Chairman Peter Williams said: "Julian has a clear vision and his creativity, ambition and leadership will be crucial for the turnaround of the business. As interim CEO, Julian has already been working closely with the team to execute this plan and while much remains to be done, the necessary foundations are being laid. I am looking forward to working alongside Julian during this period as we seek to identify his long-term successor."
Broker Peel Hunt said it had a "mixed view" on this.
"There’s no doubting Julian’s passion and creative vision for the brand. Our concern is that his ability to focus on the brand and product design will be hampered by the day-to-day pressures of running a business of Superdry’s size and scale, with Julian openly admitting that a professional CEO is better suited to the role than he is, particularly when it came to overseeing distribution, supply chain and systems change," it said.
"Equally, there is the question of how easy it will be to attract a CEO of the right calibre to work alongside Julian at a critical time for the business, when Julian is going to be driving much of the strategy personally, a point which may well have played a part in the decision to extend Julian’s tenure as CEO through this period."

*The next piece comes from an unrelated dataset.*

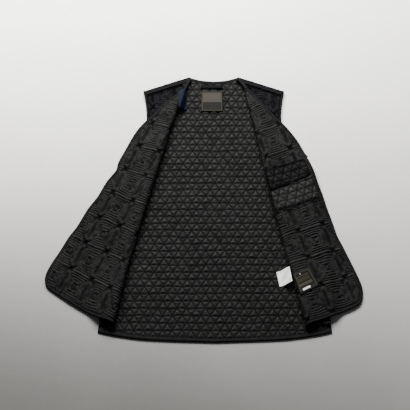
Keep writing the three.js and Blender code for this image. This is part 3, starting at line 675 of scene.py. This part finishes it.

Russ Mould, investment director at AJ Bell, said: "Given a significant emotional and financial stake in the business, it’s no surprise Dunkerton wanted to return to try and turn around a business which had badly lost its way in the wake of his initial departure back in early 2018.
"Whether the company’s problems were due to his exit or simply because shoppers had grown tired of the brand is open to question. It certainly seems like the decision to push the wholesale arm under the previous management was a mistake. This led to the company having a narrower range of items and, in order to keep things fresh, more seasonal changes were introduced.
"As a result, trading was more exposed to fluctuations in the weather and consumer demand, which in turn led to heavy discounting, ultimately undermining the integrity of the brand. Dunkerton certainly wasted no time in identifying the areas which needed work - namely getting back to a design-led approach, putting the right products in the right stores and improving the company’s online platform.
"And he swiftly hit the reset button on the financials, downgrading the earnings outlook, slashing the dividend and basically writing off the current year to April 2020 as one of transition. Despite some grumbles, shareholders largely seem willing to give Dunkerton time to get Superdry back on track. But his task won’t be made any easier by the tricky retail backdrop."
At 1515 BST, the shares were up 1.8% at 440.60p.